TASK TO COMPLETE: Can all of these lines be returned exactly?

SUPPLIED INFORMATION:
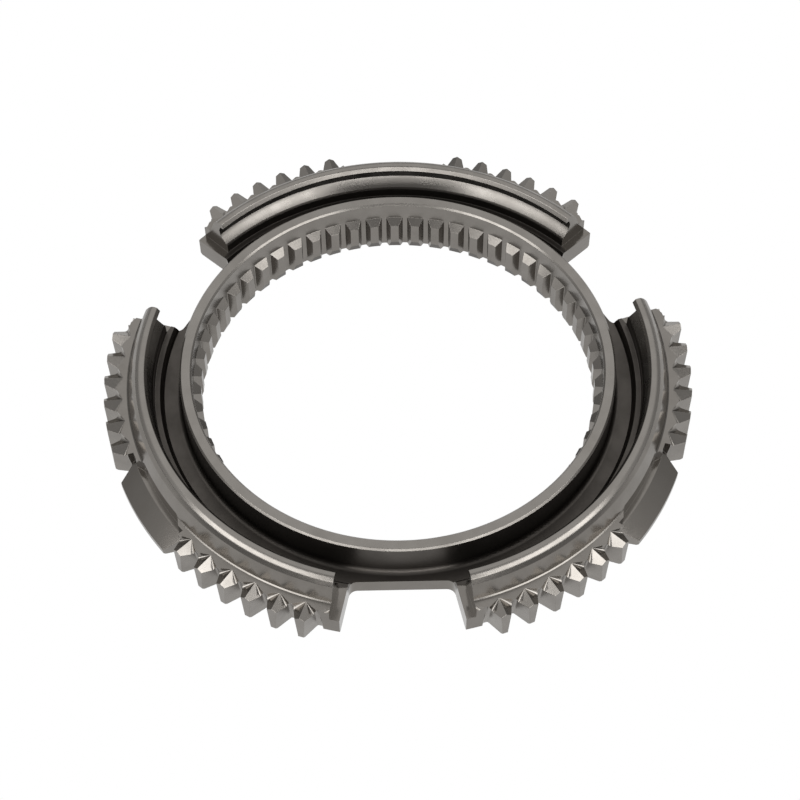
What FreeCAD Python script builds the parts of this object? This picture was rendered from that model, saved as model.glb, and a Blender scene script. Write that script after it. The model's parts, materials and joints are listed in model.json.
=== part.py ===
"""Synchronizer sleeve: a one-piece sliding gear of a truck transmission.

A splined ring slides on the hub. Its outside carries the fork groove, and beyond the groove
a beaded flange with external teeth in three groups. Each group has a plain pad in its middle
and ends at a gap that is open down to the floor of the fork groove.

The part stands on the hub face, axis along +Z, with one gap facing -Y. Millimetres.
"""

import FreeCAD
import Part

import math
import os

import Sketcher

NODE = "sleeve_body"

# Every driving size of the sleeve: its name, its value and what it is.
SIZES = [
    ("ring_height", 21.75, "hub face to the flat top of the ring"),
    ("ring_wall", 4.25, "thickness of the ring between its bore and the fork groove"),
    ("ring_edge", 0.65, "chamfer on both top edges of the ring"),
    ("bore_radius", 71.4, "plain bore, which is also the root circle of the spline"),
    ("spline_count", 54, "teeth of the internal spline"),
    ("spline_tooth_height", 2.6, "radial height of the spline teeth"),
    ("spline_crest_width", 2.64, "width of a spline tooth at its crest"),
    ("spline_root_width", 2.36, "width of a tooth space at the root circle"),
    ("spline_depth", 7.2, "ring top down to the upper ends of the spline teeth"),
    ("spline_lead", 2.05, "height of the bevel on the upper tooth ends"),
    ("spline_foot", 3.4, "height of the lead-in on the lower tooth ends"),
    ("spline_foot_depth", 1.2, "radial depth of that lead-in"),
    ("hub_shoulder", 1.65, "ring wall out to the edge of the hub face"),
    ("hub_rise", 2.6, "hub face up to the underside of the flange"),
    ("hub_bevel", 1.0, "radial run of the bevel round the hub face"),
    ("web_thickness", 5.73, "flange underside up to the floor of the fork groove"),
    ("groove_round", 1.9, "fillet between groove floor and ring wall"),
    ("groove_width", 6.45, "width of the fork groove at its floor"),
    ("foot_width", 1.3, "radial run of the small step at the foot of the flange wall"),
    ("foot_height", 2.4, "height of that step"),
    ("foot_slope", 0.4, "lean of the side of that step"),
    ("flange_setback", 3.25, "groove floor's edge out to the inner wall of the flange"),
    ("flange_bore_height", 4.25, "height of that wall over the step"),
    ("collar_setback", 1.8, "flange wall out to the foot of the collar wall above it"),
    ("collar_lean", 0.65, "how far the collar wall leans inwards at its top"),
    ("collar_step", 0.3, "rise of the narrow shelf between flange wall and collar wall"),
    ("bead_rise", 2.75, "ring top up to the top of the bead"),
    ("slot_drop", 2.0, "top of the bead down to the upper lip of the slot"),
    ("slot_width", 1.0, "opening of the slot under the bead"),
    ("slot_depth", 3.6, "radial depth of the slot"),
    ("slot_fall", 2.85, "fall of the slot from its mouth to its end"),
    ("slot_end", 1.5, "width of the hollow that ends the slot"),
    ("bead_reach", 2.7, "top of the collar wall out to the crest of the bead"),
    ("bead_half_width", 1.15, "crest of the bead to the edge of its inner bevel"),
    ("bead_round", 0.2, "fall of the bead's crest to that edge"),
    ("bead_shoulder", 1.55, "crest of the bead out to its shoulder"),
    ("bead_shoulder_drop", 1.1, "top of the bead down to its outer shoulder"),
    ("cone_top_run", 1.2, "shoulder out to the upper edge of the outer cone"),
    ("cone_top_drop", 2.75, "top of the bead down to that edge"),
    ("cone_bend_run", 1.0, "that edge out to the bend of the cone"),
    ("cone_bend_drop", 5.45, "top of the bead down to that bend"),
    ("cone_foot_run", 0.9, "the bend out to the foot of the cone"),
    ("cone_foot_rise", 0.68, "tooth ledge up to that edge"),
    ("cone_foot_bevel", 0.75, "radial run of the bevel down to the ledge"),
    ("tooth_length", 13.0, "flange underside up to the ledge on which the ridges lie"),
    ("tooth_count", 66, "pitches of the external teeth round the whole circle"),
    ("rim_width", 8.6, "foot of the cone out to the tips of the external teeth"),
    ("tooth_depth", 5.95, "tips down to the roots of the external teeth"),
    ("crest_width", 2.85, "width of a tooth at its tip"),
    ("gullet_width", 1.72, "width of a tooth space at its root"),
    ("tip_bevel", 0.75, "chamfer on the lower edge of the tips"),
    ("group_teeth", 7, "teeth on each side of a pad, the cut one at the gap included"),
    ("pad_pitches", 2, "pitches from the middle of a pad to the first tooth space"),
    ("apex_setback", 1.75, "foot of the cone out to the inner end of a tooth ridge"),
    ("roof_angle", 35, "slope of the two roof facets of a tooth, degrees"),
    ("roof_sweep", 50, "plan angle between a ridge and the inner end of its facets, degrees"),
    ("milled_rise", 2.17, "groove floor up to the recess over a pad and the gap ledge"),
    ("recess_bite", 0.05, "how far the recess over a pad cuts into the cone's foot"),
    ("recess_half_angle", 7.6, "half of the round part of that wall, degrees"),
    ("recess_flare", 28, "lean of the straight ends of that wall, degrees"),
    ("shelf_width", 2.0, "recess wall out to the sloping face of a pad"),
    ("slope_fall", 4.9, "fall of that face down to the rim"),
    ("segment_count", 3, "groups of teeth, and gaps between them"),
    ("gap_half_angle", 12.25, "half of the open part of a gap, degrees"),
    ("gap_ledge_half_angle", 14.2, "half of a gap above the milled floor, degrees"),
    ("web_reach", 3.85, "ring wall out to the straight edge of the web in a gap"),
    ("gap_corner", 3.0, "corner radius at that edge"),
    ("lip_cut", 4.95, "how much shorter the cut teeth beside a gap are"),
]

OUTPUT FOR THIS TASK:
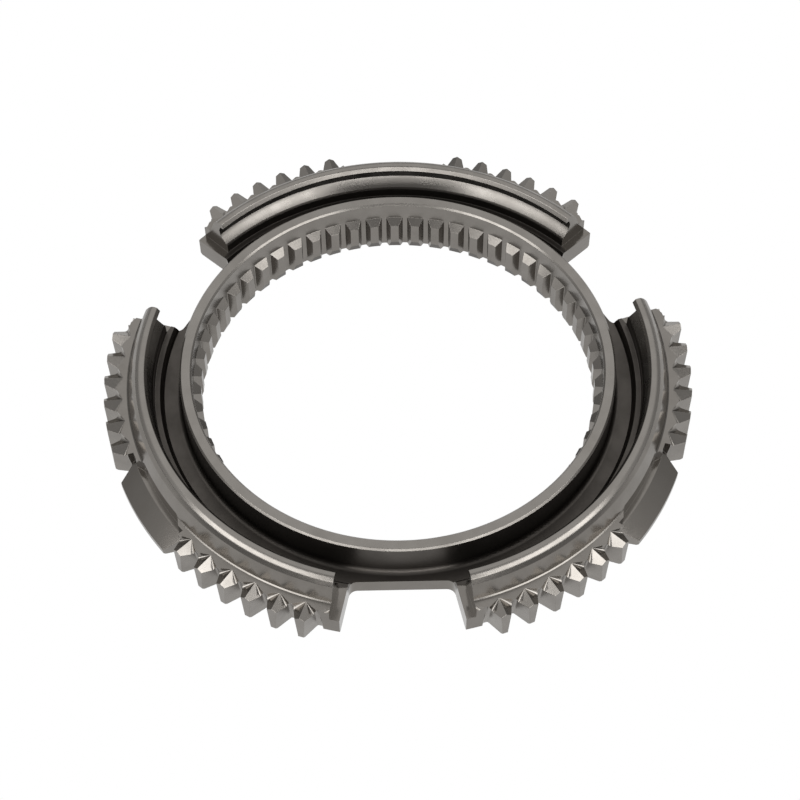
What FreeCAD Python script builds the parts of this object? This picture was rendered from that model, saved as model.glb, and a Blender scene script. Write that script after it. The model's parts, materials and joints are listed in model.json.
=== part.py ===
"""Synchronizer sleeve: a one-piece sliding gear of a truck transmission.

A splined ring slides on the hub. Its outside carries the fork groove, and beyond the groove
a beaded flange with external teeth in three groups. Each group has a plain pad in its middle
and ends at a gap that is open down to the floor of the fork groove.

The part stands on the hub face, axis along +Z, with one gap facing -Y. Millimetres.
"""

import FreeCAD
import Part

import math
import os

import Sketcher

NODE = "sleeve_body"

# Every driving size of the sleeve: its name, its value and what it is.
SIZES = [
    ("ring_height", 21.75, "hub face to the flat top of the ring"),
    ("ring_wall", 4.25, "thickness of the ring between its bore and the fork groove"),
    ("ring_edge", 0.65, "chamfer on both top edges of the ring"),
    ("bore_radius", 71.4, "plain bore, which is also the root circle of the spline"),
    ("spline_count", 54, "teeth of the internal spline"),
    ("spline_tooth_height", 2.6, "radial height of the spline teeth"),
    ("spline_crest_width", 2.64, "width of a spline tooth at its crest"),
    ("spline_root_width", 2.36, "width of a tooth space at the root circle"),
    ("spline_depth", 7.2, "ring top down to the upper ends of the spline teeth"),
    ("spline_lead", 2.05, "height of the bevel on the upper tooth ends"),
    ("spline_foot", 3.4, "height of the lead-in on the lower tooth ends"),
    ("spline_foot_depth", 1.2, "radial depth of that lead-in"),
    ("hub_shoulder", 1.65, "ring wall out to the edge of the hub face"),
    ("hub_rise", 2.6, "hub face up to the underside of the flange"),
    ("hub_bevel", 1.0, "radial run of the bevel round the hub face"),
    ("web_thickness", 5.73, "flange underside up to the floor of the fork groove"),
    ("groove_round", 1.9, "fillet between groove floor and ring wall"),
    ("groove_width", 6.45, "width of the fork groove at its floor"),
    ("foot_width", 1.3, "radial run of the small step at the foot of the flange wall"),
    ("foot_height", 2.4, "height of that step"),
    ("foot_slope", 0.4, "lean of the side of that step"),
    ("flange_setback", 3.25, "groove floor's edge out to the inner wall of the flange"),
    ("flange_bore_height", 4.25, "height of that wall over the step"),
    ("collar_setback", 1.8, "flange wall out to the foot of the collar wall above it"),
    ("collar_lean", 0.65, "how far the collar wall leans inwards at its top"),
    ("collar_step", 0.3, "rise of the narrow shelf between flange wall and collar wall"),
    ("bead_rise", 2.75, "ring top up to the top of the bead"),
    ("slot_drop", 2.0, "top of the bead down to the upper lip of the slot"),
    ("slot_width", 1.0, "opening of the slot under the bead"),
    ("slot_depth", 3.6, "radial depth of the slot"),
    ("slot_fall", 2.85, "fall of the slot from its mouth to its end"),
    ("slot_end", 1.5, "width of the hollow that ends the slot"),
    ("bead_reach", 2.7, "top of the collar wall out to the crest of the bead"),
    ("bead_half_width", 1.15, "crest of the bead to the edge of its inner bevel"),
    ("bead_round", 0.2, "fall of the bead's crest to that edge"),
    ("bead_shoulder", 1.55, "crest of the bead out to its shoulder"),
    ("bead_shoulder_drop", 1.1, "top of the bead down to its outer shoulder"),
    ("cone_top_run", 1.2, "shoulder out to the upper edge of the outer cone"),
    ("cone_top_drop", 2.75, "top of the bead down to that edge"),
    ("cone_bend_run", 1.0, "that edge out to the bend of the cone"),
    ("cone_bend_drop", 5.45, "top of the bead down to that bend"),
    ("cone_foot_run", 0.9, "the bend out to the foot of the cone"),
    ("cone_foot_rise", 0.68, "tooth ledge up to that edge"),
    ("cone_foot_bevel", 0.75, "radial run of the bevel down to the ledge"),
    ("tooth_length", 13.0, "flange underside up to the ledge on which the ridges lie"),
    ("tooth_count", 66, "pitches of the external teeth round the whole circle"),
    ("rim_width", 8.6, "foot of the cone out to the tips of the external teeth"),
    ("tooth_depth", 5.95, "tips down to the roots of the external teeth"),
    ("crest_width", 2.85, "width of a tooth at its tip"),
    ("gullet_width", 1.72, "width of a tooth space at its root"),
    ("tip_bevel", 0.75, "chamfer on the lower edge of the tips"),
    ("group_teeth", 7, "teeth on each side of a pad, the cut one at the gap included"),
    ("pad_pitches", 2, "pitches from the middle of a pad to the first tooth space"),
    ("apex_setback", 1.75, "foot of the cone out to the inner end of a tooth ridge"),
    ("roof_angle", 35, "slope of the two roof facets of a tooth, degrees"),
    ("roof_sweep", 50, "plan angle between a ridge and the inner end of its facets, degrees"),
    ("milled_rise", 2.17, "groove floor up to the recess over a pad and the gap ledge"),
    ("recess_bite", 0.05, "how far the recess over a pad cuts into the cone's foot"),
    ("recess_half_angle", 7.6, "half of the round part of that wall, degrees"),
    ("recess_flare", 28, "lean of the straight ends of that wall, degrees"),
    ("shelf_width", 2.0, "recess wall out to the sloping face of a pad"),
    ("slope_fall", 4.9, "fall of that face down to the rim"),
    ("segment_count", 3, "groups of teeth, and gaps between them"),
    ("gap_half_angle", 12.25, "half of the open part of a gap, degrees"),
    ("gap_ledge_half_angle", 14.2, "half of a gap above the milled floor, degrees"),
    ("web_reach", 3.85, "ring wall out to the straight edge of the web in a gap"),
    ("gap_corner", 3.0, "corner radius at that edge"),
    ("lip_cut", 4.95, "how much shorter the cut teeth beside a gap are"),
]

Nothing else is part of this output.